Żyjmy Lepiej

Bolesna siódemka, czyli najczęściej popełniane błędy w leczeniu bólu

Chorzy często koncentrują się na samej farmakoterapii. To błąd. Chorzy często koncentrują się na samej farmakoterapii. To błąd. Wavebreakmedia / PantherMedia

Branie za silnych przeciwbólówek Nawet podobnie działające leki z tej samej grupy niesterydowych leków przeciwzapalnych (NLPZ) mają różną moc działania. Trzeba je wybierać w zależności od tego, czy ból jest silny, umiarkowany czy słaby, przewlekły lub ostry. Jeśli natężenie bólu przekracza na skali cyfrę 5, do NLPZ dobrze jest dołożyć lek opioidowy (tramadol, tapentadol, oksykodon, buprenorfinę; nie należy podawać morfiny ani fentanylu).

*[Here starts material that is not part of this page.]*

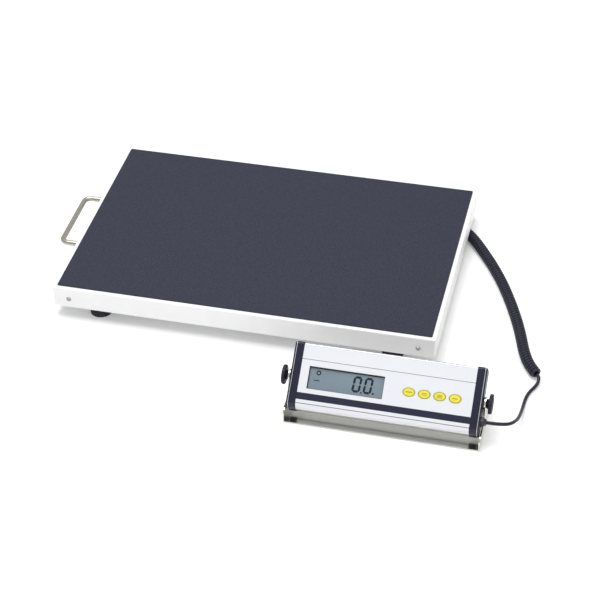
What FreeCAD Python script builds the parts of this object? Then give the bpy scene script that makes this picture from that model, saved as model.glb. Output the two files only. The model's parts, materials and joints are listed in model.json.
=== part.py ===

Przeczekiwanie bólu Terapia bólu musi być prowadzona równolegle do leczenia przyczynowego. Nie jest właściwym podejście wielu lekarzy, reprezentujących zwłaszcza specjalności zabiegowe, by skupić się najpierw wyłącznie na chorobie podstawowej. Owszem, ból minie wraz z usunięciem przyczyny, ale trzeba go zacząć likwidować jak najwcześniej, by nie przekształcił się w ból neuropatyczny, dużo trudniejszy do okiełznania nawet po zakończeniu leczenia przyczynowego.

Wyrzucanie ulotek informacyjnych Każdą ulotkę informacyjną należy przeczytać i zachować, gdyż działania niepożądane mogą pojawić się dopiero pod koniec kuracji, a na ulotce znajdują się cenne informacje, kto jest producentem leku i komu oprócz lekarza należy działanie uboczne zgłosić. Ważną informacją z ulotki będzie też sposób dawkowania oraz interakcje z innymi lekami. No i bezwzględnie powinno się sprawdzić, jaka substancja aktywna kryje się pod nazwą handlową – trzeba się wystrzegać jednoczesnego przyjmowania preparatów o różnych nazwach, ale o podobnym składzie.

Złe połączenia leków Nie należy podczas kuracji łączyć dwóch leków z tej samej grupy. Jeśli w samoleczeniu stosuje się jeden z NLPZ, trzeba o tym poinformować lekarza, żeby nie przepisał podobnego preparatu o silniejszym działaniu.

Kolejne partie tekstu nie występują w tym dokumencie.